Given Burns' propensity for claiming authorship of most of the songs known in Scotland in C18, I have put together those songs which are associated with as well as those actually written by Burns.

Burns:

[Colin] You Jacobites by Name (Roud 5517), Parcel of Rogues (Roud 5516) & Lassie with the Yellow Coatie (Roud 2582). This last caused great problems, since Colin found himself using the similar tune of the shanty I'm Bound Away – perhaps understandably similar, since the Yellow Coatie girls were fisherwomen, gutting fish etc on the quayside. With a little tutoring from Mike, he got through it, only to find Derek struggling to escape the same tune while singing Coming Through the Rye (Roud 5512).

Monday, 20 January 2020

Surprise, Surprise!

In the knowledge that the Regular Scribe would be absent on a mission of mercy, your Substitute Scribe came to the club door, depressed by the idea that the death that day of Derek Fowlds signified bad news for all Dereks, and anticipating a thin attendance. Instead he was met by three of our favourite Irregulars.

One person who did not attend was the one who the day before had stumped up a million pounds for a gold sovereign. He might well have been worried by Gary's first, self-penned, song King David Hartley which recounts the activities of the eponymous Hartley and his gang of counterfeiters and coin clippers in the area around Heptonstall in the 1760s.

Sunday, 12 January 2020

Beggars and tinkers


Not a beggar (Photo: Simon Meeds)
While last week's session had no official theme we fairly quickly got into a groove of beggars, tinkers, hawkers and down-and-outs. There will be no theme again this week, but be prepared for Burns' Night the following Friday (24 January).

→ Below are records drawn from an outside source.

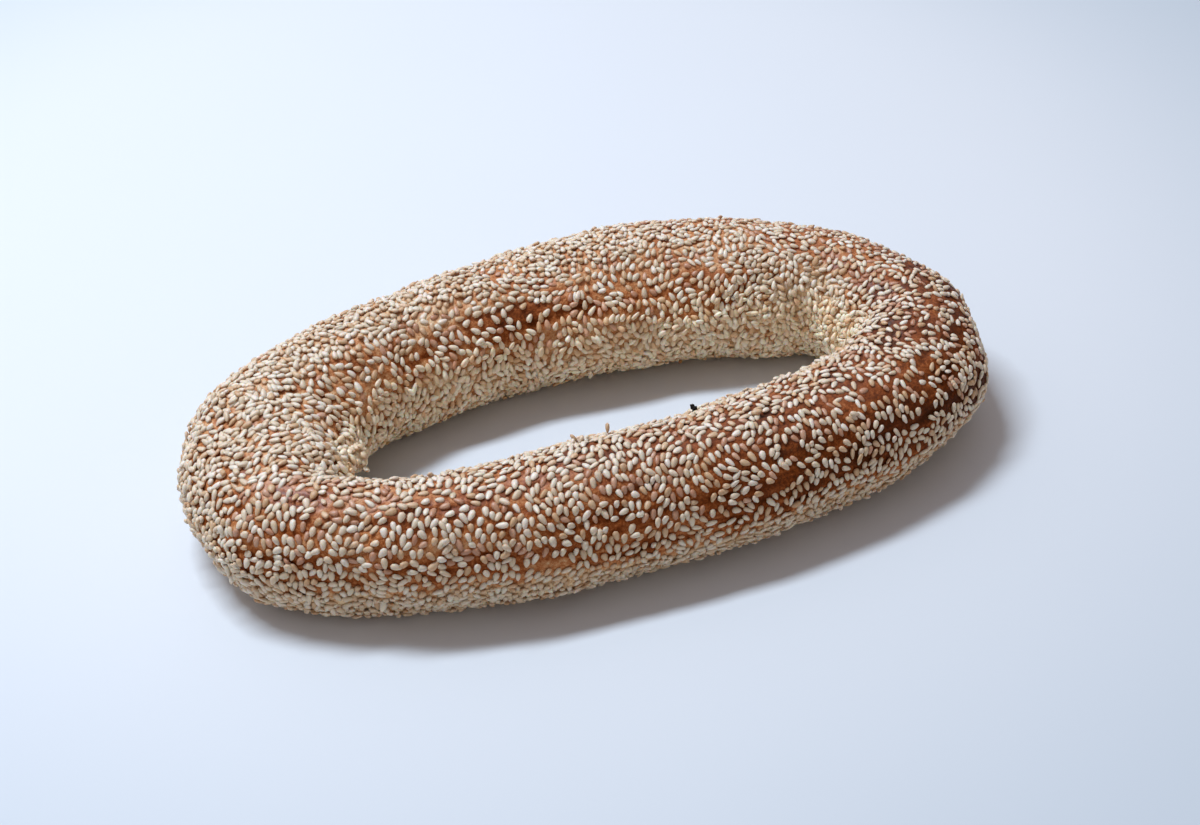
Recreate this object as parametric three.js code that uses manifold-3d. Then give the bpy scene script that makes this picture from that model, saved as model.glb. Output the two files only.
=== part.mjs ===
// A long sesame bread ring: one rope of dough closed into an oval, rolled in sesame seed and baked.
// Millimetres, +Z up. The ring lies on its foot at z = 0, and +X is its long axis.
// A turn is an angle round the ring, from its +X end. A roll is an angle round the rope, from its outer
// side (0) over the top (90 degrees) to the side of the hole (180).
import * as THREE from 'three';
import { mergeVertices } from 'three/addons/utils/BufferGeometryUtils.js';
import Module from 'manifold-3d';

const wasm = await Module();
wasm.setup();

const degree = Math.PI / 180;
const fullTurn = 2 * Math.PI;
const goldenAngle = Math.PI * (3 - Math.sqrt(5));

// The two outlines of the ring, seen from above. Each is an oval with slightly squarer ends (square), one
// end narrower (taper), a bent long axis (bow), a skew (lean) and a few slow waves of the hand that drew
// it: waves = [waves in a turn, share of the radius, turn of the first crest]. Local pushes make the
// creased corner at the hole's +X end and its blunt other end: pushes = [turn, half width, X mm, Y mm].
const outerSide = {
  halfLength: 128.7,
  halfWidth: 68,
  square: 0.022,
  taper: 0.031,
  bow: -1.1,
  lean: -3,
  shift: [0, 0],
  waves: [[3, 0.0166, -39], [4, 0.0133, -22], [5, 0.0108, -1], [6, 0.0061, 16]],
  pushes: [],
};
const holeSide = {
  halfLength: 83.8,
  halfWidth: 24.8,
  square: 0.033,
  taper: -0.124,
  bow: -2.2,
  lean: 3.8,
  shift: [1.1, -2.5],
  waves: [[3, 0.021, -4], [4, 0.0215, 19]],
  pushes: [[32, 8, 0.8, 2.6], [14, 10, -2.6, 0.4], [186, 9, 3.4, 0.6]],
};

// The rope between the two outlines: its height, with waves = [waves in a turn, mm, turn of the first
// crest], the share of the height where it is widest, and the share of that level by which its round
// underside would sink if it didn't stand on a flat foot.
const rope = {
  height: 41.4,
  waves: [[1, 1.1, 68], [2, 0.8, 79], [3, 0.3, 38]],
  belly: 0.467,
  underside: 1.117,
};

// Lumps of the hand-rolled rope: [waves in a turn, waves in a roll, mm, phase]. They fade out at the foot.
const lumps = [[9, 2, 0.35, 20], [14, -1, 0.28, 130], [5, 3, 0.3, 250], [23, 2, 0.16, 80]];
const lumpFade = 7;

// The pinched join of the rope's two ends is a shallow valley down the outer side. A knob of dough and seed
// stands into the hole at the same end.
const seam = { turn: 225, halfWidth: 4.5, depth: 1.5, rollFrom: -75, rollTo: 95, rollFade: 30 };
const knob = { turn: 174, roll: 168, radius: 4, height: 3 };

const mesh = { alongRope: 90, overRope: 16 };

// A lying seed is a low dome with a rim a little above the skin and a root that holds it in the dough.
const seed = { length: 3.2, width: 1.9, thickness: 0.95, sides: 6, proud: 0.6, rim: 0.2, root: 1 };
const seedCount = 250;
const seedSpacing = 7;
const seedAboveFloor = 2.2;

// The steps of a golden-ratio walk in three dimensions, which never bunches.
const walkStep = { turn: 0.8191725, roll: 0.6710436, choice: 0.5497005 };

// Two seeds that stand on end at the edge of the hole: [share of the half width, share of the length].
const standingProfile = [[0, -0.5], [0.8, -0.3], [1, 0.02], [0, 0.5]];
const standingSeeds = [
  { turn: 266, roll: 124, lean: 12, proud: 2.2 },
  { turn: 260, roll: 121, lean: -35, proud: 1.7 },
];
const burntCrumb = { turn: 281.5, roll: 127, radius: 1.2, flatness: 0.7, proud: 0.8 };

const crust = new THREE.MeshStandardMaterial({ color: 0xb98358, roughness: 0.55, metalness: 0 });

function waveSum(waves, turn) {
  return waves.reduce(
    (sum, [count, size, crest]) => sum + size * Math.cos(count * (turn - crest * degree)), 0);
}

function outlinePoint(side, turn) {
  const { halfLength, halfWidth, square, taper, bow, lean, shift } = side;
  const swell = 1 + waveSum(side.waves, turn);
  const x = halfLength * ((1 + square) * Math.cos(turn) - square * Math.cos(3 * turn));
  const y = halfWidth * ((1 + square) * Math.sin(turn) + square * Math.sin(3 * turn));
  const skewed = x + lean * Math.sin(turn);
  const bent = y * (1 + taper * Math.cos(turn)) + bow * Math.cos(2 * turn);
  const point = new THREE.Vector2(skewed * swell + shift[0], bent * swell + shift[1]);
  for (const [middle, pushWidth, pushX, pushY] of side.pushes) {
    const away = 2 * Math.sin((turn - middle * degree) / 2) / (pushWidth * degree);
    point.addScaledVector(new THREE.Vector2(pushX, pushY), Math.exp(-(away ** 2)));
  }
  return point;
}

// A point of the rope without its lumps, and the way out of the rope there.
function plainSkin(turn, roll) {
  const outer = outlinePoint(outerSide, turn);
  const inner = outlinePoint(holeSide, turn);
  const across = outer.clone().sub(inner).multiplyScalar(0.5);
  const height = rope.height + waveSum(rope.waves, turn);
  const belly = rope.belly * height;
  const rise = Math.sin(roll) > 0 ? height - belly : rope.underside * belly;
  const flat = outer.clone().add(inner).multiplyScalar(0.5).addScaledVector(across, Math.cos(roll));
  const level = Math.max(0, belly + rise * Math.sin(roll));
  const outward = across.normalize().multiplyScalar(Math.cos(roll));
  return {
    point: new THREE.Vector3(flat.x, flat.y, level),
    out: new THREE.Vector3(outward.x, outward.y, Math.sin(roll)),
  };
}

const knobCentre = plainSkin(knob.turn * degree, knob.roll * degree).point;

// How far the skin stands off the plain rope, in mm.
function relief(turn, roll, point) {
  const uneven = lumps.reduce((sum, [along, round, size, phase]) => (
    sum + size * Math.sin(along * turn + round * roll + phase * degree)), 0);
  const fromSeam = point.distanceTo(plainSkin(seam.turn * degree, roll).point) / seam.halfWidth;
  const seamEnds = THREE.MathUtils.smoothstep(roll / degree, seam.rollFrom, seam.rollFrom + seam.rollFade)
    * (1 - THREE.MathUtils.smoothstep(roll / degree, seam.rollTo - seam.rollFade, seam.rollTo));
  const valley = seam.depth * seamEnds * Math.exp(-(fromSeam ** 2));
  const fromKnob = point.distanceTo(knobCentre) / knob.radius;
  const bulge = knob.height * Math.exp(-(fromKnob ** 2));
  return (uneven - valley + bulge) * THREE.MathUtils.smoothstep(point.z, 0, lumpFade);
}

function skinPoint(turn, roll) {
  const { point, out } = plainSkin(turn, roll);
  return point.addScaledVector(out, relief(turn, roll, point));
}

// The roll at which the round underside meets the floor. The flat foot is the strip between two of these.
const footEdge = Math.asin(1 / rope.underside);
const rollSpan = Math.PI + 2 * footEdge;

function lineRoll(line) {
  return rollSpan * line / mesh.overRope - footEdge;
}

// A closed mesh as a solid, without its poles' empty triangles.
function solidOf(geometry) {
  const plain = geometry.clone();
  plain.deleteAttribute('normal');
  plain.deleteAttribute('uv');
  const merged = mergeVertices(plain);
  const corners = Array.from(merged.index.array);
  const triangles = [];
  for (let start = 0; start < corners.length; start += 3) {
    const [a, b, c] = corners.slice(start, start + 3);
    if (a !== b && b !== c && c !== a) {
      triangles.push(a, b, c);
    }
  }
  return new wasm.Manifold(new wasm.Mesh({
    numProp: 3,
    vertProperties: new Float32Array(merged.attributes.position.array),
    triVerts: new Uint32Array(triangles),
  }));
}

// A torus with each of its vertices moved to the rope's skin. Its last strip is the foot.
function ropeGeometry() {
  const lines = mesh.overRope + 1;
  const geometry = new THREE.TorusGeometry(1, 0.5, lines, mesh.alongRope);
  const { uv, position } = geometry.attributes;
  for (let vertex = 0; vertex < uv.count; vertex += 1) {
    const turn = (uv.getX(vertex) % 1) * fullTurn;
    const line = Math.round(uv.getY(vertex) * lines) % lines;
    const point = skinPoint(turn, lineRoll(line));
    position.setXYZ(vertex, point.x, point.y, point.z);
  }
  return geometry;
}

// A point on the flat faces of the mesh, with the skin's own directions there and the local face area.
function facePlace(turn, roll) {
  const column = turn / fullTurn * mesh.alongRope;
  const row = (roll + footEdge) / rollSpan * mesh.overRope;
  const firstColumn = Math.floor(column);
  const firstRow = Math.min(Math.floor(row), mesh.overRope - 1);
  const corner = (right, up) => skinPoint(
    (firstColumn + right) / mesh.alongRope * fullTurn, lineRoll(firstRow + up));
  const low = corner(0, 0).lerp(corner(1, 0), column - firstColumn);
  const high = corner(0, 1).lerp(corner(1, 1), column - firstColumn);
  const round = high.clone().sub(low);
  const along = corner(1, 0).sub(corner(0, 0)).lerp(corner(1, 1).sub(corner(0, 1)), row - firstRow);
  const out = along.clone().cross(round);
  const area = out.length();
  out.normalize();
  round.normalize();
  return { point: low.lerp(high, row - firstRow), out, round, along: round.clone().cross(out), area };
}

// The long axis of every seed is Y, and its thin axis is Z.
function lyingSeed() {
  const profile = [[0, -seed.root], [1, seed.rim], [0, seed.proud]];
  const points = profile.map(([across, level]) => new THREE.Vector2(across, level));
  const geometry = new THREE.LatheGeometry(points, seed.sides);
  geometry.rotateX(Math.PI / 2);
  return geometry.scale(seed.width / 2, seed.length / 2, 1);
}

function standingSeed() {
  const points = standingProfile.map(
    ([across, along]) => new THREE.Vector2(across * seed.width / 2, along * seed.length));
  const geometry = new THREE.LatheGeometry(points, seed.sides);
  return geometry.scale(1, 1, seed.thickness / seed.width);
}

function crumb() {
  const geometry = new THREE.IcosahedronGeometry(burntCrumb.radius, 0);
  return geometry.scale(1, 1, burntCrumb.flatness);
}

// Sets a piece on the skin. heading turns its long axis in the plane of the skin, pitch tips it up off the
// skin, and lift is how far its middle is above the skin.
function setOnSkin(geometry, place, heading, pitch, lift) {
  const long = place.along.clone().multiplyScalar(Math.cos(heading));
  long.addScaledVector(place.round, Math.sin(heading));
  long.multiplyScalar(Math.cos(pitch)).addScaledVector(place.out, Math.sin(pitch));
  const side = long.clone().cross(pitch > 0 ? place.round : place.out).normalize();
  const frame = new THREE.Matrix4().makeBasis(side, long, side.clone().cross(long));
  frame.setPosition(place.point.clone().addScaledVector(place.out, lift));
  return geometry.clone().applyMatrix4(frame);
}

// Places spread evenly over the skin above the foot: where the mesh is finer, fewer of them are chosen.
function seedPlaces() {
  const outerSideAreas = Array.from(
    { length: mesh.alongRope }, (_, step) => facePlace(step / mesh.alongRope * fullTurn, 0).area);
  const largestArea = Math.max(...outerSideAreas);
  const places = [];
  for (let step = 1; places.length < seedCount; step += 1) {
    const turn = (step * walkStep.turn % 1) * fullTurn;
    const roll = (step * walkStep.roll % 1) * rollSpan - footEdge;
    const place = facePlace(turn, roll);
    const chosen = step * walkStep.choice % 1 < place.area / largestArea;
    const clear = places.every((other) => other.point.distanceTo(place.point) > seedSpacing);
    if (chosen && clear && place.point.z > seedAboveFloor) {
      places.push(place);
    }
  }
  return places;
}

function toppings() {
  const lying = lyingSeed();
  const pieces = seedPlaces().map((place, index) => setOnSkin(lying, place, index * goldenAngle, 0, 0));
  for (const { turn, roll, lean, proud } of standingSeeds) {
    const place = facePlace(turn * degree, roll * degree);
    pieces.push(setOnSkin(standingSeed(), place, 0, (90 - lean) * degree, proud - seed.length / 2));
  }
  const crumbPlace = facePlace(burntCrumb.turn * degree, burntCrumb.roll * degree);
  const crumbLift = burntCrumb.proud - burntCrumb.radius * burntCrumb.flatness;
  pieces.push(setOnSkin(crumb(), crumbPlace, 0, 0, crumbLift));
  return pieces;
}

function seededRope() {
  const whole = toppings().reduce((solid, piece) => solid.add(solidOf(piece)), solidOf(ropeGeometry()));
  const { vertProperties, triVerts } = whole.getMesh();
  const geometry = new THREE.BufferGeometry();
  geometry.setAttribute('position', new THREE.BufferAttribute(vertProperties, 3));
  geometry.setIndex(new THREE.BufferAttribute(triVerts, 1));
  return geometry;
}

// Puts the middle of the box over the origin and the foot on z = 0.
function centred(geometry) {
  geometry.computeBoundingBox();
  const { min, max } = geometry.boundingBox;
  geometry.translate(-(min.x + max.x) / 2, -(min.y + max.y) / 2, -min.z);
  geometry.computeVertexNormals();
  return geometry;
}

const simit = new THREE.Mesh(centred(seededRope()), crust);
simit.name = 'simit';

const bread = new THREE.Group();
bread.add(simit);

export default bread;
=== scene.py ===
import math
import bmesh
import bpy
import numpy as np
from mathutils import Matrix, Vector


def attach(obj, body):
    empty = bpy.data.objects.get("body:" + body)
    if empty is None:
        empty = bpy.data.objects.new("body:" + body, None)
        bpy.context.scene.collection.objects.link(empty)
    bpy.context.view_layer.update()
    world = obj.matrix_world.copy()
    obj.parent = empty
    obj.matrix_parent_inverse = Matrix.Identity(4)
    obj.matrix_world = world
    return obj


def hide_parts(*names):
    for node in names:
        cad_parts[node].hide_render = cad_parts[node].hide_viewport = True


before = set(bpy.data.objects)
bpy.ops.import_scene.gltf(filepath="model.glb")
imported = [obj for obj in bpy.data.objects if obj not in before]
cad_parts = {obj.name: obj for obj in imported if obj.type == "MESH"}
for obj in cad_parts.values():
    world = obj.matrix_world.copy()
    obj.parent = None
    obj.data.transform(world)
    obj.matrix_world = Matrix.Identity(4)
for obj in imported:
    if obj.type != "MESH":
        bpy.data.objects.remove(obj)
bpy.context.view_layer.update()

# A long sesame ring on a pale table: the crust, the sesame seeds by kind, and a burnt crumb.
# Lengths are in millimetres until a mesh is made. A turn is an angle round the ring from its +X end,
# and a roll is an angle round the rope, from its outer side over the top to the side of the hole.
# Turns and rolls are in degrees in the dictionaries and in radians in the functions.
mm = 0.001
degree = math.pi / 180
fullTurn = 2 * math.pi
bread = "simit"
ringRadius = 82.0        # mean radii, which make angles of lengths along the ring and round the rope
ropeRadius = 21.0


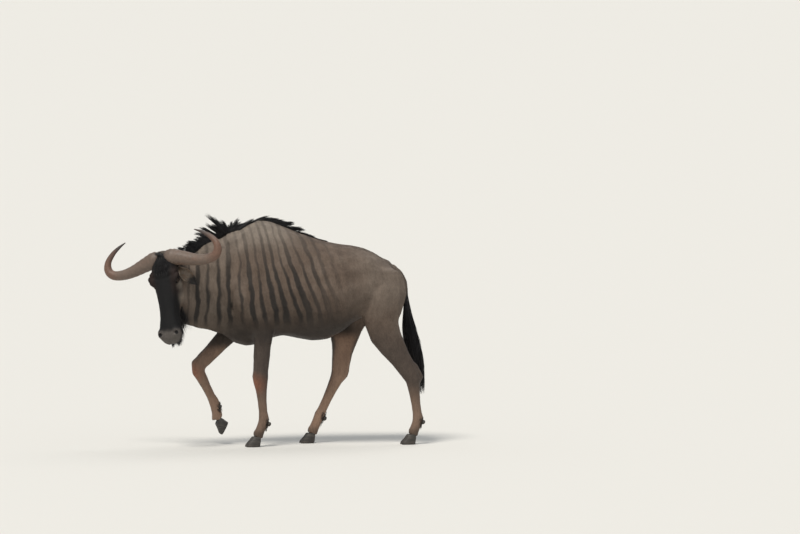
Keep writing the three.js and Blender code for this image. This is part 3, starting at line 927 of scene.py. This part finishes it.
def locks(name, paths, normals, widths, flat, places, material, slot, shading=None):
    """Solid tapered locks, three-sided, each with its own UV patch.

    A path is one row of points for each lock. Flat is its thickness as a share of its width, places
    are the roots' places on the unwrap, and shading holds a normal for each lock.
    """
    count, stations = paths.shape[:2]
    way = unit(paths[:, -1] - paths[:, 0])
    across = unit(np.cross(way, normals))
    out = unit(np.cross(across, way))
    rings = stations - 1
    taper = 1.0 - (np.arange(rings) / rings) ** TAPER_POWER * TAPER
    ring = (
        across[:, None, None] * np.cos(CORNERS)[None, None, :, None]
        + out[:, None, None] * np.sin(CORNERS)[None, None, :, None] * flat
    )
    half = widths[:, None, None, None] / 2 * taper[None, :, None, None]
    body = paths[:, :rings, None] + ring * half
    points = np.concatenate([body.reshape(count, rings * 3, 3), paths[:, -1:]], axis=1)
    per = rings * 3 + 1
    index = (lock_pattern(rings)[None] + (np.arange(count) * per)[:, None, None]).reshape(-1)
    mesh = bpy.data.meshes.new(name)
    mesh.vertices.add(count * per)
    mesh.vertices.foreach_set("co", points.astype(np.float32).ravel())
    mesh.loops.add(len(index))
    mesh.loops.foreach_set("vertex_index", index)
    mesh.polygons.add(len(index) // 3)
    mesh.polygons.foreach_set("loop_start", np.arange(0, len(index), 3, dtype=np.int32))
    across_patch = np.array([-1.0, 1.0, 0.0] * rings + [0.0])
    along_patch = np.append(np.repeat(np.arange(rings) / rings, 3), 1.0)
    patch = np.stack([across_patch, along_patch * 2 - 1], axis=1) * HALF_PATCH
    uv = (places[:, None] + patch[None]).reshape(-1, 2)[index]
    layer = mesh.uv_layers.new(name="OFBake")
    layer.data.foreach_set("uv", np.clip(uv, 0, 1).astype(np.float32).ravel())
    mesh.update(calc_edges=True)
    mesh.validate()
    made = mesh_object(name, mesh, material)
    if shading is not None:
        mesh.normals_split_custom_set_from_vertices(np.repeat(shading, per, axis=0))
    return made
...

Colin started us off straight into the theme with When This Old Hat Was New (Roud 1693) although of course he didn't yet realise it would be a theme.

Mike told us that it was forty years since he first met his wife, our good friend Maggie. He met her at a ceilidh where she turned up overdressed for the occasion. His first song was Dave Paskett's I Couldn't Take My Eyes Off Her, which Kevin Adams (see linked video) sang at their wedding and with pretty accurately told the story of their first meeting except the reference to a pizza house, which didn't come into it.